I’ve begun to use the term Anthropiety to capture the shadow side of the dynamic I hear you writing about; that links ‘charity’ (in an earlier etymological meaning in English, –> ~1600, with compassion, as you are using the term. That physical charity is now, linguistically, the emotion of love, indicates a shift in the social psyche that undermines the point I hear you making; that may be behind the omission I perceive.
Primary to the sordid dynamics that drive the linguistic mud regarding empathy is society’s decision to have fiat currencies coined in debt. As long as ‘wealth’ can be had through the enslaving dynamics of indebting, charity is integral to “taking over” and sympathizing; compassion is systemically precluded. This observation is not intended to negate the point of your thoughts, rather sharpen it; “bring it home to roost” so to speak.

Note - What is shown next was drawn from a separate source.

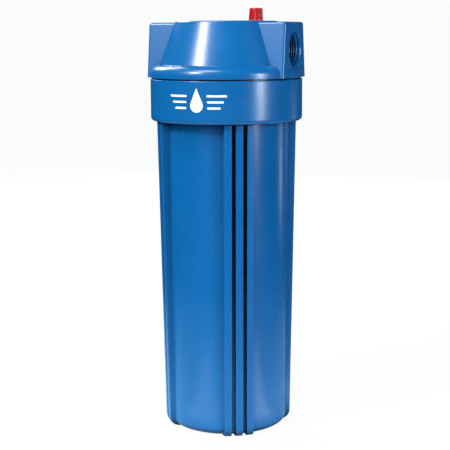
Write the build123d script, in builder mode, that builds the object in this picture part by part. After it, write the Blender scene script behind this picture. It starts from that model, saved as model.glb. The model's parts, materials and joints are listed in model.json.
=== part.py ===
"""A water filter housing for a standard ten-inch cartridge, as an assembly of separate pieces.

The head carries two threaded pipe ports and a push-button pressure relief valve. The sump screws up into
the head's skirt and holds the cartridge. Millimetres, +Z up. The origin is the centre of the plane that the
sump's feet stand on, the ports lie along X, and the front of the head faces -Y.
"""

import os
from math import atan2, cos, degrees, pi, radians, sin

from build123d import *

os.makedirs("parts", exist_ok=True)

# Driving dimensions
HOUSING_D = 117.5  # skirt and flange
HEAD_TOP = 318.0  # flat top of the cone
SEAM = 274.5  # groove between flange and skirt
SKIRT_BOTTOM = 242.5
CARTRIDGE_D = 63.5
CARTRIDGE_LENGTH = 248.0
PORT_HALF_SPAN = 55.9  # port face to axis
PORT_Z = 296.5
GAP = 0.1  # between neighbours that touch

# Head
skirt_r = HOUSING_D / 2
flange_top, flange_round = SEAM + 10.2, 6.6
groove_width, groove_depth = 1.0, 1.8
cone_base_r, cone_top_r = 51.4, 39.4
block_foot_half_depth, block_top_half_depth = 25.6, 20.7  # the front and back of a port block slope
block_top = HEAD_TOP - 0.9
block_edge = 1.9  # radius of its edges
seal_face = 270.0  # where the sump's seal meets the head
chamber_r, chamber_top_r = 45.5, 34.0
chamber_shoulder, chamber_top = 278.0, HEAD_TOP - 5.0
port_thread_r, port_thread_depth, port_chamfer = 13.2, 18.0, 0.6
port_channel_r, port_boss_r, port_boss_x = 9.5, 17.0, 36.0
spigot_r, spigot_bottom = 12.9, 254.0
knife_r, knife_tip = 18.0, 264.3
bracket_x, bracket_y, bracket_hole_r, bracket_hole_depth = 46.0, 16.0, 2.1, 15.0

# Thread between head and sump
thread_pitch = 6.0
skirt_bore_r, head_thread_r = 53.9, 51.9
neck_r, sump_thread_r = 51.4, 53.3
thread_root, thread_crest = 2.8, 1.5  # axial widths of one ridge
head_thread_from, head_thread_height = SKIRT_BOTTOM + 5.5, 16.0
sump_thread_from, sump_thread_height = head_thread_from + thread_pitch / 2, 10.0

# Sump
foot_height = 1.2
body_bottom_r, body_top_r, body_corner = 47.0, 47.6, 5.5
wall = 4.4
floor_top = foot_height + 5.8
seat_height = 9.0  # from the floor to the cartridge
rib_top = SKIRT_BOTTOM - 0.6
rib_envelope_top_r, rib_envelope_bottom_r, rib_corner = 54.1, 49.9, 7.0
rib_width, rib_pitch = 5.8, 8.6
rib_groups = 4
first_group_angle = -57.7  # where the sump comes to rest when it is tight
seal_mean_r = 48.9

# Relief valve, on the inlet side of the head's top
valve_x = 24.6
valve_bore_r, valve_ledge, valve_floor = 6.1, HEAD_TOP - 4.5, HEAD_TOP - 9.0
valve_seat = HEAD_TOP - 13.5
guide_outer_r, valve_boss_r = 7.7, 9.8
button_r, button_top_r = 5.6, 4.9
button_bottom, button_top = HEAD_TOP - 3.2, HEAD_TOP + 9.6
button_flutes, flute_r, first_flute_angle = 11, 0.85, -73
button_lean = degrees(atan2(button_r - button_top_r, button_top - HEAD_TOP - 0.3))
stem_r = 1.4


def save(builder, name):
    """Labels a finished piece and writes it under its node name."""
    builder.part.label = name
    export_step(builder.part, f"parts/{name}.step")


def round_corner(sketch, x, z, radius):
    """Rounds the corner of an open sketch that lies at x and z."""
    fillet(sketch.vertices().sort_by_distance((x, z, 0))[0], radius)


def ridge(root_r, crest_r, start, height):
    """A helical thread ridge that stands from a little inside root_r to crest_r."""
    inward = crest_r < root_r
    bed = root_r + 0.3 if inward else root_r - 0.3
    half_root, half_crest = thread_root / 2, thread_crest / 2
    with BuildPart() as thread:
        with BuildLine() as path:
            Helix(pitch=thread_pitch, height=height, radius=root_r, center=(0, 0, start))
        with BuildSketch(Plane(origin=(0, 0, start), x_dir=(1, 0, 0), z_dir=(0, -1, 0))):
            with BuildLine():
                Polyline(
                    (bed, -half_root),
                    (crest_r, -half_crest),
                    (crest_r, half_crest),
                    (bed, half_root),
                    close=True,
                )
            make_face()
        sweep(path=path.line, is_frenet=True)
    return thread.part


def ring(inner_r, outer_r, bottom, height, centre_x=0.0):
    """A plain ring about a vertical axis, for gaskets, washers and guides."""
    with BuildPart() as part:
        with BuildSketch(Plane.XY.offset(bottom)):
            with Locations((centre_x, 0)):
                Circle(outer_r)
                Circle(inner_r, mode=Mode.SUBTRACT)
        extrude(amount=height)
    return part


def squeezed_o_ring(mean_r, width, bottom, height, centre_x=0.0):
    """An O-ring as it sits in its groove, pressed to an oval section."""
    axis = Axis((centre_x, 0, 0), (0, 0, 1))
    with BuildPart() as part:
        with BuildSketch(Plane.XZ):
            with Locations((centre_x + mean_r, bottom + height / 2)):
                Ellipse(width / 2, height / 2)
        revolve(axis=axis)
    return part


# Head: one moulding. Its outside is a revolved skirt, flange and cone, with a block for the ports.
with BuildPart() as head_chamber:
    with BuildSketch(Plane.XZ):
        with BuildLine():
            Polyline(
                (0, seal_face - 0.01),
                (chamber_r, seal_face - 0.01),
                (chamber_r, chamber_shoulder),
                (chamber_top_r, chamber_top),
                (0, chamber_top),
                close=True,
            )
        make_face()
    revolve(axis=Axis.Z)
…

Here in the US, our fiat currency is unconstitutional. Our sovereignty is forfeited to greed. Freedom is an Orwellian doublespeak for enslavement. And the US dollar is the global reserve currency; functionally the ‘Ring of Sauron’. Until, linguistically, freedom is relinked to the right to be responsible (ibid for the ownership of property/wealth), neither freedom nor responsibility are possible; near term human extinction is assured.

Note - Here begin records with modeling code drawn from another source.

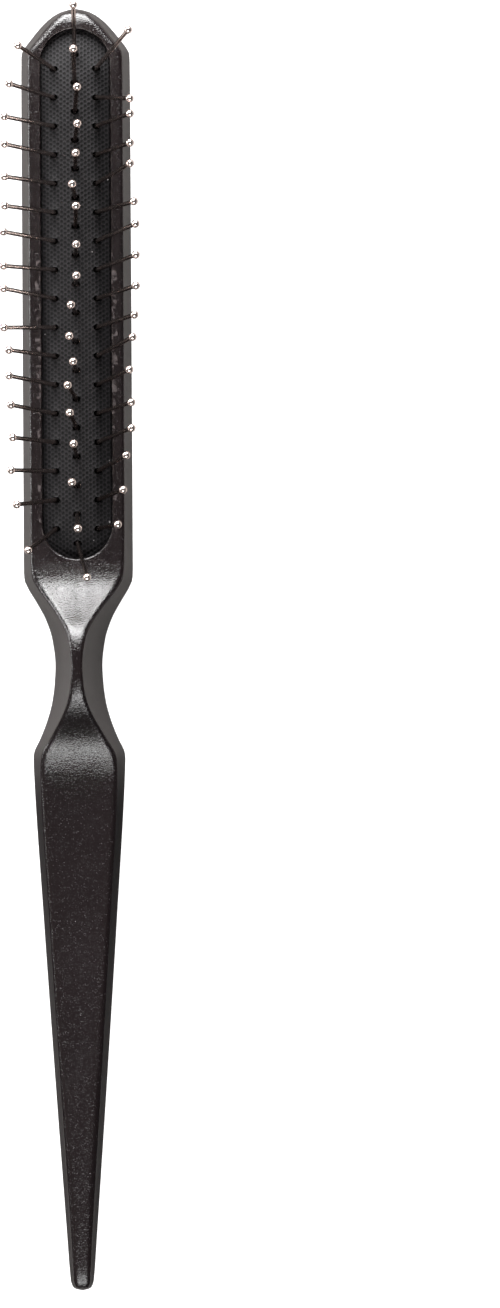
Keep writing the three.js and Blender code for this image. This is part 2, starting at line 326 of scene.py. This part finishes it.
def pin_axes():
    """Each pin's root on the cloth and its direction, read from its joint and its CAD solid."""
    axes = {}
    for joint in frame["joints"]:
        name = joint["child"]
        pivot = Vector(joint["pos_m"])
        points = {tuple(round(c, 7) for c in v.co) for v in frame["nodes"][name].data.vertices}
        upper = [Vector(p) for p in points if p[2] > pivot.z]
        lower = [Vector(p) for p in points if p[2] <= pivot.z]
        upwards = sum(upper, Vector()) / len(upper) - sum(lower, Vector()) / len(lower)
        direction = upwards.normalized()
        axes[name] = (pivot + direction * PIVOT_DEPTH * MM, direction)
    return axes


PINS = pin_axes()
CROSSINGS = [root + direction * (TENT_HEIGHT * MM / direction.z)
             for root, direction in PINS.values()]


def hole_cutter():
    """A rod along each pin, wide enough for the wire to rock in the rubber."""
    rods = []
    for root, direction in PINS.values():
        deselect()
        bpy.ops.mesh.primitive_cylinder_add(
            vertices=BORE_SIDES, radius=RUBBER_BORE * MM, depth=BORE_LENGTH * MM, location=root,
            rotation=direction.to_track_quat("Z", "Y").to_euler())
        rods.append(bpy.context.object)
    deselect()
    for rod in rods:
        rod.select_set(True)
    bpy.context.view_layer.objects.active = rods[0]
    bpy.ops.object.join()
    return rods[0]


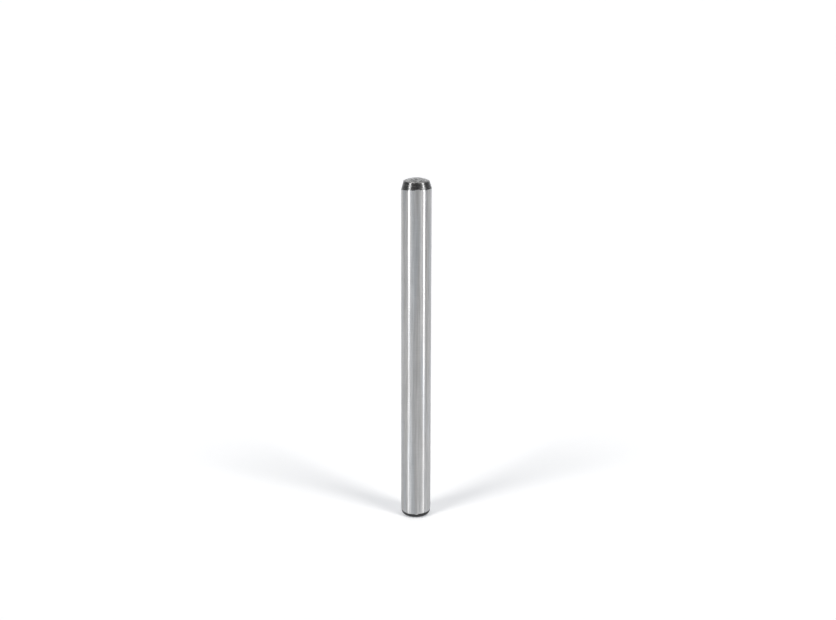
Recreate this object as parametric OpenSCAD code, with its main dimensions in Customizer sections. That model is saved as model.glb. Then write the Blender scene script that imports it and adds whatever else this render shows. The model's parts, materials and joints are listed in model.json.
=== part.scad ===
// Hardened and ground parallel dowel pin, made in one piece and symmetrical about Z.
// It stands on its foot, with the centre of the foot's flat face at the origin.
// The leading end, on top, has a slender chamfer and a crown, so it finds its way into a reamed hole.

/* [Shank] */
// Nominal diameter of the pin
nominal_d = 6; // [3:0.5:8]
// How far the ground diameter stands over nominal, for a press fit
press_allowance = 0.008; // [0:0.001:0.02]
// Overall length, from the foot to the tip of the crown
overall_length = 70; // [20:1:160]

/* [Leading end] */
// Length of the chamfer along the axis
chamfer_length = 1.7; // [0.5:0.05:3]
// Angle between the chamfer and the axis
chamfer_angle = 15; // [5:1:20]
// Radius of the crown that closes the end
crown_r = 6; // [4.5:0.1:30]

/* [Foot] */
// Radius of the corner between the shank and the foot's flat face
foot_corner_r = 1.1; // [0.2:0.05:1.4]

/* [Hidden] */
$fn = 128;

shank_r = (nominal_d + press_allowance) / 2;
foot_face_r = shank_r - foot_corner_r;
tip_r = shank_r - chamfer_length * tan(chamfer_angle);
crown_height = crown_r - sqrt(crown_r ^ 2 - tip_r ^ 2);
shank_top_z = overall_length - crown_height - chamfer_length;

// Half section of the foot: a flat face with a quarter-round corner
module foot_section() {
    square([foot_face_r, foot_corner_r]);
    translate([foot_face_r, foot_corner_r])
        intersection() {
            circle(foot_corner_r);
            translate([0, -foot_corner_r])
                square(foot_corner_r);
        }
}

// Half section of the ground shank, from the foot's corner up to the chamfer
module shank_section() {
    translate([0, foot_corner_r])
        square([shank_r, shank_top_z - foot_corner_r]);
}

// Half section of the leading end: the chamfer's cone, cut short by the crown
module leading_end_section() {
    cone_height = shank_r / tan(chamfer_angle);
    intersection() {
        translate([0, shank_top_z])
            polygon([[0, 0], [shank_r, 0], [0, cone_height]]);
        translate([0, overall_length - crown_r])
            circle(crown_r);
    }
}

module dowel_pin() {
    color("silver")
        rotate_extrude() {
            foot_section();
            shank_section();
            leading_end_section();
        }
}

dowel_pin();
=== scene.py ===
# A hardened and ground dowel pin, standing on its foot on a pale studio floor
import bpy
import json
import math
import numpy as np
from mathutils import Matrix, Vector


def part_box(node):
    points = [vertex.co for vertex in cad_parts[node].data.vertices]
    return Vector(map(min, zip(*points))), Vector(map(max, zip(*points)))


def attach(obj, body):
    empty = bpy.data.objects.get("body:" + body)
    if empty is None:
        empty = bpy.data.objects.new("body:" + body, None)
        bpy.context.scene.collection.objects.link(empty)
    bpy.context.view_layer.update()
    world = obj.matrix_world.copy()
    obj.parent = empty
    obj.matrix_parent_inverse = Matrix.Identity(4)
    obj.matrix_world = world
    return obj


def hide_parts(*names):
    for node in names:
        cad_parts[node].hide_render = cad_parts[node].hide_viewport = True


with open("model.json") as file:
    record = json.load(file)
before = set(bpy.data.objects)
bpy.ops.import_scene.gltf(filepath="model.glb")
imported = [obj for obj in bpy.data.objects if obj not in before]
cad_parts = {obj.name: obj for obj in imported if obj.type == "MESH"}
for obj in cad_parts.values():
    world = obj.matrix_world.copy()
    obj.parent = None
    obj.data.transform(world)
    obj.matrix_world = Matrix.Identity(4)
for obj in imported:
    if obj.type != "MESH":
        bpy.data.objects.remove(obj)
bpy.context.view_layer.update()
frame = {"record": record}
mm = 0.001

# Sizes that the pin shares with its CAD, in millimetres. It stands on z = 0, and its axis is Z.
boxLow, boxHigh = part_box("dowel_pin")
pinFoot, pinTop = boxLow.z / mm, boxHigh.z / mm
mounts = {mount["name"]: mount for mount in frame["record"]["mounts"]}
shankMount = mounts["shank"]
shankRadius = shankMount["dims"]["r_mm"]
shankMiddle = shankMount["pos_m"][2] / mm
shankHalf = shankMount["dims"]["length_mm"] / 2
shankBottom = shankMiddle - shankHalf
shankTop = shankMiddle + shankHalf
print("frame read: pin", round(pinTop, 2), "mm long,", round(2 * shankRadius, 3), "mm across")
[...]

I’ve been meaning to comment here since our thread on twitter referenced this post. I’ve kept a tab open since then so as not to forget. This AM included time to do so. =)

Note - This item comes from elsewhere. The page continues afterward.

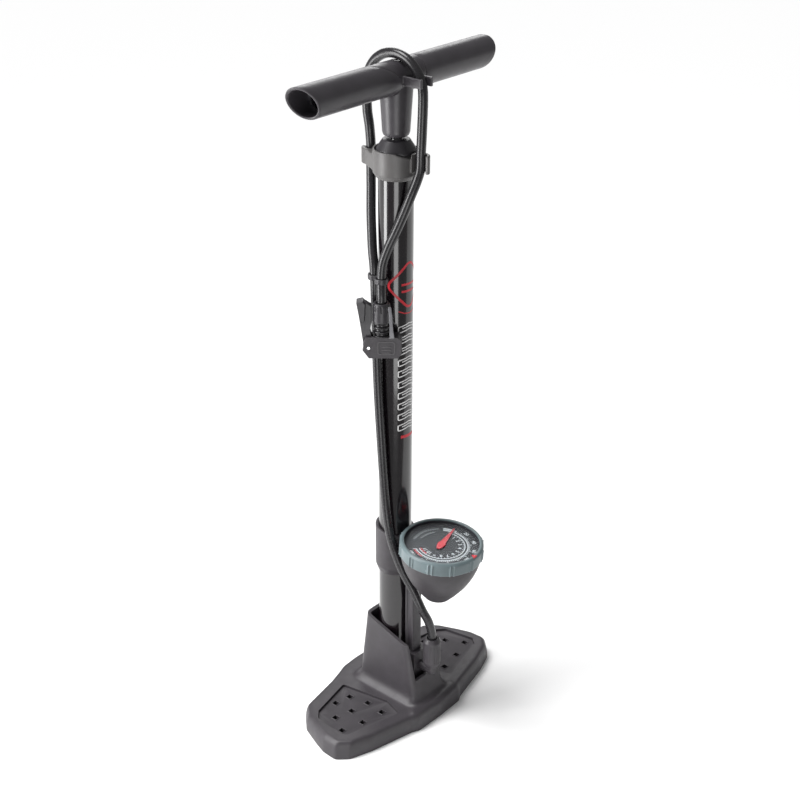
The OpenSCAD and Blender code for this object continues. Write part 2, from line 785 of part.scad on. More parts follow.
module head_body() {
    color(plastic) head_frame() difference() {
        side_plate(cheek) polygon([[-14.8, body_z1], [16, body_z1], [port_x, body_z1 - 4],
            [port_x, body_z0 + 4.5], [15.5, body_z0], [-12.2, body_z0], [-18.4, 431.5], [-16.4, 442]]);
        translate([-21, -slot_half, body_z0 + 3]) cube([13.5, 2 * slot_half, 30]);
        translate([pivot.x, 20, pivot.y]) rotate([90, 0, 0]) cylinder(r = pin_r, h = 40);
        translate([port_x - port_depth, 0, port_z]) rotate([0, 90, 0]) cylinder(r = port_r, h = 40);
        translate([gasket_x, 0, port_z]) rotate([0, 90, 0]) cylinder(r = gasket_r, h = port_x - port_depth - gasket_x);
        translate([-10, 0, port_z]) rotate([0, 90, 0]) cylinder(r = 3.5, h = 15);
        translate([0, 0, port_z]) cylinder(r = 1.8, h = 30);
    }
}

module valve_gasket() {
    color("#111111") head_frame() translate([gasket_x, 0, port_z]) rotate([0, 90, 0])
        difference() {
            cylinder(r = gasket_r, h = 3.4);
            translate([0, 0, -1]) cylinder(r = 2.6, h = 6);
        }
}

module head_plunger() {
    color("#d8d4c8") head_frame() translate([-6.5, 0, port_z]) rotate([0, 90, 0])
        cylinder(r = 3.44, h = 8.5);
}

module lever_pin() {
    color(steel) head_frame() translate([pivot.x, cheek + 0.3, pivot.y]) rotate([90, 0, 0])
        cylinder(r = pin_r, h = 2 * cheek + 0.6);
}

module head_lever() {
    color(plastic) head_frame() difference() {
        union() {
            translate([pivot.x, 3.8, pivot.y]) rotate([90, 0, 0]) cylinder(r = 5, h = 7.6);
            side_plate(3.8) polygon([[-17.3, 435], [-8, 436], [-10.8, 451], [-9.6, 460], [-9.6, 476],
                [-14, 479], [-18, 481.5], [-24, 480], [-20, 454]]);
            side_plate(6) polygon([[-20.4, 459], [-16.4, 461], [-15.4, 478.5], [-18, 481.5], [-24, 480]]);
        }
        translate([pivot.x, 20, pivot.y]) rotate([90, 0, 0]) cylinder(r = pin_r + 0.05, h = 40);
    }
}

// ---- Nodes -----------------------------------------------------------------------------------------

base();
foot_pad(-1);  // foot_pad_left
foot_pad(1);  // foot_pad_right
base_screws();
barrel();
barrel_plug();
plug_seal();
check_ball();
check_spring();
outlet_elbow();
hose_nut();
gauge_bracket();
gauge_pipe();
gauge_housing();
bourdon_tube();
gauge_plate();
sector_gear();
needle_shaft();
gauge_needle();
gauge_dial();
gauge_lens();
gauge_bezel();
bezel_marker();
top_cap();
gland_nut();
rod_bushing();
piston_rod();
piston();
piston_seal();
piston_nut();
rebound_bumper();
handle_hub();
handle_tube();
handle_bolt();
grip_left();
grip_right();
hose();
hose_clip();
head_nut();
head_boot();
head_body();
valve_gasket();
head_plunger();
lever_pin();
head_lever();
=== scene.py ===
import math

import bmesh
import bpy
from mathutils import Matrix, Vector


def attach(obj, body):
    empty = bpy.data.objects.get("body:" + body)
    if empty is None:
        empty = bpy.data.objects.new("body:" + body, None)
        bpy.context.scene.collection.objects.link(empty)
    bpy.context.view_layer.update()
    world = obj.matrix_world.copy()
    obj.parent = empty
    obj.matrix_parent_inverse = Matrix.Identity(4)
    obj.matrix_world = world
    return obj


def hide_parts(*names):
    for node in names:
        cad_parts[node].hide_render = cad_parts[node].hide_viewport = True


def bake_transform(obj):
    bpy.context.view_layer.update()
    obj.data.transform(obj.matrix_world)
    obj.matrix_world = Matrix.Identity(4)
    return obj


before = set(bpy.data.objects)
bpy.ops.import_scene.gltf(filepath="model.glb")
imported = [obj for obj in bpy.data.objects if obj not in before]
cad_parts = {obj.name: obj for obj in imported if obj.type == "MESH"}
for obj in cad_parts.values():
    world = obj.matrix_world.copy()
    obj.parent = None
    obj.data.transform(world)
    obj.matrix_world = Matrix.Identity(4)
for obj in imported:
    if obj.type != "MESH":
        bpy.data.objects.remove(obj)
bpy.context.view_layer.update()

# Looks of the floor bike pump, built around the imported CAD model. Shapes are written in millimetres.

scene = bpy.context.scene
MM = 0.001

# ---- Camera ----------------------------------------------------------------------------------------

# Place in metres, lens in millimetres, angles in degrees: heading from +Y, dip below level, roll.
CAMERA_AT = (-1.01907, -0.87939, 1.04124)
CAMERA_LENS = 67.84
CAMERA_HEADING, CAMERA_DIP, CAMERA_ROLL = -49.397, 26.79, 0.23

camera = bpy.data.objects.new("camera", bpy.data.cameras.new("camera"))
scene.collection.objects.link(camera)
camera.data.sensor_width = 36
camera.data.lens = CAMERA_LENS
camera.data.clip_start, camera.data.clip_end = 0.05, 60
turn = Matrix.Rotation(math.radians(CAMERA_HEADING), 4, "Z")
pitch = Matrix.Rotation(math.radians(90 - CAMERA_DIP), 4, "X")
roll = Matrix.Rotation(math.radians(CAMERA_ROLL), 4, "Z")
camera.matrix_world = Matrix.Translation(CAMERA_AT) @ turn @ pitch @ roll
scene.camera = camera

# ---- Mesh helpers ----------------------------------------------------------------------------------


def shade(ob, angle=35):
    """Smooth shading that keeps edges sharper than angle."""
    for p in ob.data.polygons:
        p.use_smooth = True
    ob.data.set_sharp_from_angle(angle=math.radians(angle))
    return ob


def make(name, verts, faces, place=None, angle=35):
    """A mesh object from points in millimetres; place is a matrix in millimetres too."""
    place = place or Matrix.Identity(4)
    mesh = bpy.data.meshes.new(name)
    mesh.from_pydata([(place @ Vector(v)) * MM for v in verts], [], faces)
    work = bmesh.new()
    work.from_mesh(mesh)
    bmesh.ops.recalc_face_normals(work, faces=work.faces)
    work.to_mesh(mesh)
    work.free()
    ob = bpy.data.objects.new(name, mesh)
    scene.collection.objects.link(ob)
    return shade(ob, angle)


def loft(name, rings, closed=False, place=None, angle=35):
    """Skin over rings that all have the same number of points; capped at both ends unless closed."""
    n, m = len(rings[0]), len(rings)
    verts = [p for ring in rings for p in ring]
    faces = []
    for i in range(m if closed else m - 1):
        for k in range(n):
            a, b = i * n + k, i * n + (k + 1) % n
            c, d = ((i + 1) % m) * n + (k + 1) % n, ((i + 1) % m) * n + k
            faces.append((a, b, c, d))
    if not closed:
        faces += [tuple(range(n))[::-1], tuple(range((m - 1) * n, m * n))]
    return make(name, verts, faces, place, angle)


def around(n):
    """The cosine and sine of n even steps round a circle."""
    return [(math.cos(math.tau * k / n), math.sin(math.tau * k / n)) for k in range(n)]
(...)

Good to hear from you, Greg. Yes I’m sure the economic system plays a big part in our perceived capacity for compassion. It’s one of the reasons I follow with such interest the experiments with local currencies, LETS systems etc. Remembering the dictum of Buckminster Fuller that you don’t overturn a powerful system by fighting it, but rather by eating it up from within – introducing innovations that gradually make the system irrelevant.
I am not clear how one makes greed, as an iteration of fear, irrelevant. The structures of our brain that we experience as these feelings are evolutionarily our oldest; the most integral to who and what we are. Compassion, within the systemic injustice of debt-based fiat currencies, is, functionally, little more than Anthropiety.
I looked at some earlier pictures of you prior to my earlier post, perhaps in conjunction with our thread of tweets, and I got to wondering if I had seen you long ago in a video about an emmission reduction simulation game played. This was, perhaps, about 15 years ago. It seems to me the sponsoring organization was from your part of the world and a younger you might have been a facilitator.
Regardless, the lesson of the game was that cooperation and going all out with compassion as a motivator was the only way to acheive the targets science dictated. Since the US has trashed that approach to responding to climate change, and mentored a competitive self-interest approach, our hubris and science ignoring propaganda is a bad joke we will discover we’re the butt of. With systemic avarice for an economic meme little else was a probable outcome. To dream for compassion is just that…and Bucky’s wisdom has been rendered, thanks to game theory calculations, inapplicable.